The Las Vegas Raiders looked surprisingly competent in Houston, yet still came up short. That result may work in their favor, as Las Vegas remains firmly in the race for the No. 1 pick. With that in mind, it is time to overreact.

The Raiders will win out (unfortunately)…

The Raiders may not have won this week, but they looked competitive against a strong Texans team and generated meaningful momentum. They now carry that into a two-game homestand to end the season, facing a New York Giants roster vying for the top pick and a collapsing Kansas City Chiefs team down to its third-string quarterback. If Las Vegas replicates Sunday’s performance, a four-win finish is realistic—and with it, a draft slot outside the top three. It also likely means another year of Pete Carroll and Geno Smith. Wonderful.

Driving much of that improvement is one Raiders rookie in particular.

Ashton Jeanty making a case for Rookie of the Year

To be clear, this is not an argument that Jeanty will—or even should—win Offensive Rookie of the Year. Cam Ward remains the likely choice because he plays quarterback, and Indianapolis Colts tight end Tyler Warren is probably the most deserving. Still, it would be difficult to hand the award to a tight end one year after Brock Bowers was snubbed. Within that landscape, the case for Jeanty is more compelling than it may seem.

You could argue that no running back in the league, rookie or veteran, has done more with less. He needs only 346 more combined rushing and receiving yards over the final two weeks to reach 1,500 total, and he has already hit 10 touchdowns. Those numbers may look modest in isolation, but they become far more meaningful when placed alongside his circumstances: he is operating behind the worst offensive line in the NFL and with Geno Smith at quarterback.

And speaking of the offensive line, there is one player in particular we have seen enough of.

The Raiders should let Dylan Parham walk…

Another week brought another costly penalty for Parham, whose holding calls have become a recurring problem. They would be more tolerable if his play matched the investment, but the Raiders guard has been below average all season. With his contract set to expire, the question is no longer whether Las Vegas can bring him back but whether it should. Based on his trajectory, the case for an extension is thin.

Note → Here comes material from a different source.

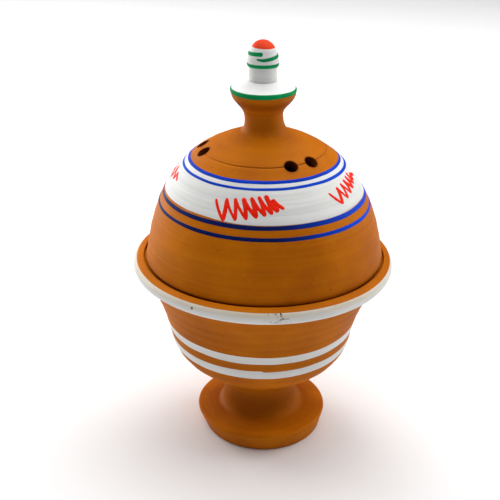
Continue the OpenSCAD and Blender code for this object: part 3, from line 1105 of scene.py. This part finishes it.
class POT_OT_lid_bands(Operator):
    """Paint the lid's white field and its blue rings"""

    bl_idname = "pot.lid_bands"
    bl_label = "Paint the lid's bands"

    def execute(self, context):
        p = paint()
        theta = round_angles()
        outline = dome_outside()
        low = outline.along_z(p.white_low) + wavering(theta, 41, 0.5 * MM)
        # The white's lower edge rises away from the blue ring on the left side.
        low = low + 0.9 * MM * np.exp(-(((wrapped(theta + 1.1)) / 0.55) ** 2))
        high = outline.along_z(p.white_high) + wavering(theta, 42, 0.3 * MM)
        vertices, quads = band(outline, "lid", low, high, p.film, rows=30)
        white = shared("white_paint", white_paint)
        new_piece("lid_white_field", vertices, quads, None, white, "lid")
        blue = brush_paint("bright_blue_paint", tuple(p.blue), 0.7, 0.5)
        # The two lower rings are dark on the front and left and blue on the right: painted shade and painted
        # light.
        shaded_blue = brush_paint("shaded_blue_paint", tuple(p.shaded_blue), 0.7, 0.5, light=tuple(p.blue))
        for k, (z, width) in enumerate(zip(p.rings_z, p.rings_w)):
            middle = outline.along_z(z) + wavering(theta, 50 + k, 0.45 * MM)
            half = width / 2 * (1 + wavering(theta, 60 + k, 0.22))
            vertices, quads = band(outline, "lid", middle - half, middle + half, 2 * p.film, rows=8)
            shade = blue if k >= 2 else shaded_blue
            new_piece(f"blue_ring_{k + 1}", vertices, quads, None, shade, "lid")
        return {"FINISHED"}


# Each scribble: where its lower turns begin and how far round the lid they run, and the same for its upper
# turns, in degrees from the front; its pairs of turns; and the heights of its first lower and upper turn
# above the skirt, in millimetres along the dome.
SCRIBBLES = (
    (-22.4, 30.2, -22.8, 28.0, 7, 44.9, 56.8),
    (51.0, 26.0, 52.5, 25.0, 6, 48.8, 58.0),
    (123.0, 31.0, 125.0, 31.0, 7, 47.0, 57.5),
    (196.0, 32.0, 198.0, 31.0, 6, 47.5, 58.0),
    (-110.0, 31.0, -107.0, 29.0, 4, 47.0, 57.0),
)
# How far a scribble's lower and upper turns climb from its first to its last, in millimetres.
SCRIBBLE_CLIMB = (6.6, 4.2)


def scribble_turns(low_at, low_run, high_at, high_run, pairs, low, high):
    """Turning points of a zigzag that begins with a short hook and ends with a short fall. Its turns run as
    u + c u (1 - u), so that the strokes crowd together to the right, and climb evenly."""
    u = np.arange(pairs) / (pairs - 1)
    at = np.empty(2 * pairs + 2)
    height = np.empty_like(at)
    at[1:-1:2] = low_at + low_run * (u + 0.42 * u * (1 - u))
    at[2:-1:2] = high_at + high_run * (u + 0.2 * u * (1 - u))
    height[1:-1:2] = low + SCRIBBLE_CLIMB[0] * u
    height[2:-1:2] = high + SCRIBBLE_CLIMB[1] * u
    at[0], height[0] = low_at - 7.2, high - 1.4
    at[-1], height[-1] = high_at + high_run + 6.2, low + SCRIBBLE_CLIMB[0] + 1.4
    height[-2] -= 3
    return np.radians(at), height * MM


class POT_OT_scribbles(Operator):
    """Scribble the five red zigzags on the lid's white field"""

    bl_idname = "pot.scribbles"
    bl_label = "Scribble the zigzags"

    def execute(self, context):
        p = paint()
        outline = dome_outside()
        skirt_top = outline.along_z(DOME_LO.z + clay().skirt_h)
        red = brush_paint("scribble_red_paint", tuple(p.red), 0.85, 0.5, stretch=(260, 260, 260))
        for number, scribble in enumerate(SCRIBBLES):
            at, height = scribble_turns(*scribble)
            strokes = []
            for k in range(len(at) - 1):
                s = np.linspace(-0.06, 1.06, 29)
                rising = height[k + 1] > height[k]
                bow = 0.4 * MM * np.sin(math.pi * s) * (1 if rising else -1)
                theta = at[k] + (at[k + 1] - at[k]) * s + bow / (55 * MM)
                along = skirt_top + height[k] + (height[k + 1] - height[k]) * s
                wide = (1.38 if rising else 0.9 + 0.03 * k) * MM
                half = with_round_ends(wide * (1 + 0.12 * np.sin(3 * s + k)), 4)
                strokes.append(brush_stroke(outline, "lid", theta, along, half, 2.6 * p.film))
            vertices, quads, triangles = gathered(strokes)
            new_piece(f"scribble_{number + 1}", vertices, quads, triangles, red, "lid")
        return {"FINISHED"}


class POT_OT_disc_paint(Operator):
    """Paint the disc white with a green edge"""

    bl_idname = "pot.disc_paint"
    bl_label = "Paint the disc"

    def execute(self, context):
        p = paint()
        side = Outline(neck_side())
        theta = round_angles(192)
        edge_top = side.along_z(NECK_LO.z + clay().disc_under_h + clay().disc_edge_h - 0.2 * MM)
        white_start = edge_top - 0.6 * MM + 0 * theta
        white_end = side.along[-1] - 0.1 * MM + 0 * theta
        vertices, quads = band(side, "lid", white_start, white_end, p.film, 192, rows=16)
        # The disc's white is brighter than the rest: painted light on its top.
        white = white_paint("lit_white_paint", p.lit_white)
        new_piece("disc_white", vertices, quads, None, white, "lid")
        green = shared("brushed_green_paint", green_paint)
        thicker = 0.5 * MM * np.cos(theta + 0.7)
        low = edge_top - 2.4 * MM - thicker + wavering(theta, 71, 0.25 * MM)
        high = edge_top + 0.2 * MM + 0.4 * thicker + wavering(theta, 72, 0.2 * MM)
        vertices, quads = band(side, "lid", low, high, 2 * p.film, 192, rows=10)
        new_piece("disc_green_edge", vertices, quads, None, green, "lid")
        return {"FINISHED"}


class POT_OT_knob_paint(Operator):
    """Paint the egg's red cap, green ring and green spiral"""

    bl_idname = "pot.knob_paint"
    bl_label = "Paint the knob"

    def execute(self, context):
        p = paint()
        side = Outline(knob_side())
        green = shared("brushed_green_paint", green_paint)
        theta = round_angles(160)
        low = side.along_z(KNOB_LO.z + 8.4 * MM) + wavering(theta, 81, 0.2 * MM)
        high = side.along_z(KNOB_LO.z + 10.6 * MM) + wavering(theta, 82, 0.25 * MM)
        vertices, quads = band(side, "lid", low, high, 2 * p.film, 160, rows=10)
        new_piece("knob_green_ring", vertices, quads, None, green, "lid")
        # The spiral starts blunt at the front, runs left round the back, and tapers off below its start.
        s = np.linspace(0, 1, 180)
        turn = np.radians(0 - 385 * s)
        z = KNOB_LO.z + np.interp(s, [0, 0.7, 0.93, 1], [16.5, 15.0, 13.3, 13.7]) * MM
        along = np.interp(z, side.points[:, 1], side.along)
        half = with_round_ends(np.interp(s, [0, 0.15, 0.92, 1], [1.25, 1.05, 1.0, 0.45]) * MM, 3)
        vertices, quads, triangles = brush_stroke(side, "lid", turn, along, half, 2.2 * p.film)
        new_piece("knob_green_spiral", vertices, quads, triangles, green, "lid")
        red = brush_paint("red_cap_paint", tuple(p.cap_red), 0.85, 0.42, stretch=(200, 200, 200))
        low = side.along_z(KNOB_LO.z + 19.1 * MM) - 0.4 * MM * np.sin(round_angles(96))
        vertices, quads, triangles = cap(side, "lid", low, 2 * p.film)
        new_piece("knob_red_cap", vertices, quads, triangles, red, "lid")
        return {"FINISHED"}


class POT_OT_stage(Operator):
    """Set the pale floor, the soft lights and the camera"""

    bl_idname = "pot.stage"
    bl_label = "Set the stage"

    def execute(self, context):
        floor_mesh()
        middle = (0, 0, 0.12)
        soft_light("ceiling_light", (0.0, 0.5, 2.2), (0, 0.5, 0), 3.0, 3.0, 58)
        soft_light("back_ceiling_light", (0.0, 1.0, 1.8), (0, 0, 0.1), 1.6, 1.0, 9)
        soft_light("left_light", (-1.3, 0.45, 0.75), middle, 1.0, 1.2, 4.6)
        soft_light("left_back_light", (-1.2, 1.1, 0.35), middle, 1.0, 0.8, 16)
        soft_light("right_light", (1.3, 0.45, 0.75), middle, 1.0, 1.2, 11.8)
        soft_light("front_light", (0.0, -1.2, 1.6), middle, 1.2, 1.0, 4)
        world = bpy.data.worlds.new("studio")
        world.use_nodes = True
        background = world.node_tree.nodes["Background"]
        background.inputs["Color"].default_value = (1, 1, 1, 1)
        background.inputs["Strength"].default_value = 0.03
        context.scene.world = world
        context.scene.view_settings.view_transform = "Standard"
        set_camera(context)
        return {"FINISHED"}


def floor_mesh():
    """The floor: a square whose middle is flat and whose rim rises by the fourth power of the distance."""
    n, half = 60, 4.0
    u = np.linspace(-1, 1, n)
    x, y = np.meshgrid(u * half, u * half)
    rise = 0.5 * np.clip(np.hypot(x, y) / half - 0.5, 0, None) ** 4
    points = np.stack([x, y, rise - 0.0002], -1)
    quads = grid_faces(n, n, close_columns=False)
    mesh = bpy.data.meshes.new("floor")
    mesh.from_pydata(points.reshape(-1, 3).tolist(), [], quads.tolist())
    mesh.shade_smooth()
    mesh.materials.append(floor_material())
    floor = bpy.data.objects.new("floor", mesh)
    bpy.context.scene.collection.objects.link(floor)


def soft_light(name, place, aim, width, height, power):
    """An area light at a place, turned to face the aim."""
    light = bpy.data.lights.new(name, "AREA")
    light.shape = "RECTANGLE"
    light.size, light.size_y, light.energy = width, height, power
    lamp = bpy.data.objects.new(name, light)
    lamp.location = place
    lamp.rotation_euler = (Vector(aim) - Vector(place)).to_track_quat("-Z", "Y").to_euler()
    bpy.context.scene.collection.objects.link(lamp)


# Where the camera stands, from the middle of the base, and how it is turned, in metres and degrees.
CAMERA_BACK, CAMERA_UP = 0.5071, 0.3603
CAMERA_PITCH, CAMERA_YAW, CAMERA_ROLL = 25.04, 0.88, 0.53
CAMERA_LENS = 64.8


def set_camera(context):
    """The camera in front of the pot, looking down on it, turned a little left and rolled a little."""
    data = bpy.data.cameras.new("camera")
    data.lens, data.sensor_width = CAMERA_LENS, 36.0
    camera = bpy.data.objects.new("camera", data)
    context.scene.collection.objects.link(camera)
    camera.location = (0, -CAMERA_BACK, CAMERA_UP)
    look = Euler((math.radians(90 - CAMERA_PITCH), 0, math.radians(CAMERA_YAW))).to_matrix()
    roll = Euler((0, 0, math.radians(CAMERA_ROLL))).to_matrix()
    camera.rotation_euler = (look @ roll).to_euler()
    context.scene.camera = camera


class POT_PT_panel(Panel):
    """Lists the pot's steps in the order a potter takes them"""

    bl_idname = "POT_PT_panel"
    bl_label = "Footed clay pot"
    bl_space_type = "VIEW_3D"
    bl_region_type = "UI"
    bl_category = "Pot"

    def draw(self, context):
        for step in STEPS:
            self.layout.operator(step.bl_idname)
        for group in (context.scene.pot_clay, context.scene.pot_paint):
            column = self.layout.column()
            for name in group.bl_rna.properties.keys():
                if name not in ("rna_type", "name"):
                    column.prop(group, name)


STEPS = (
    POT_OT_foot, POT_OT_bowl, POT_OT_dome, POT_OT_neck, POT_OT_knob, POT_OT_bowl_bands,
    POT_OT_lid_bands, POT_OT_scribbles, POT_OT_disc_paint, POT_OT_knob_paint, POT_OT_stage,
)
CLASSES = (PotClay, PotPaint, *STEPS, POT_PT_panel)


def register():
    for cls in CLASSES:
        bpy.utils.register_class(cls)
    bpy.types.Scene.pot_clay = PointerProperty(type=PotClay)
    bpy.types.Scene.pot_paint = PointerProperty(type=PotPaint)


def unregister():
    del bpy.types.Scene.pot_paint
    del bpy.types.Scene.pot_clay
    for cls in reversed(CLASSES):
        bpy.utils.unregister_class(cls)


def main():
    """Registers the add-on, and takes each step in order."""
    register()
    for step in STEPS:
        group, name = step.bl_idname.split(".")
        getattr(getattr(bpy.ops, group), name)()


if __name__ == "__main__":
    main()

Parham’s decline is particularly notable because it predates Brennan Carroll’s arrival. Most linemen begin to settle into their prime by a third or fourth season; Parham has regressed through both. At this point, he likely costs more to retain than to replace. Rather than paying a market rate approaching $10 million per year, the Raiders could shift DJ Glaze to guard opposite Caleb Rogers—assuming JPJ starts at center—and add either a rookie or a lower-priced veteran to compete with Charles Grant at right tackle. It is a more economical path, and Glaze should be at least as reliable inside as Parham has been.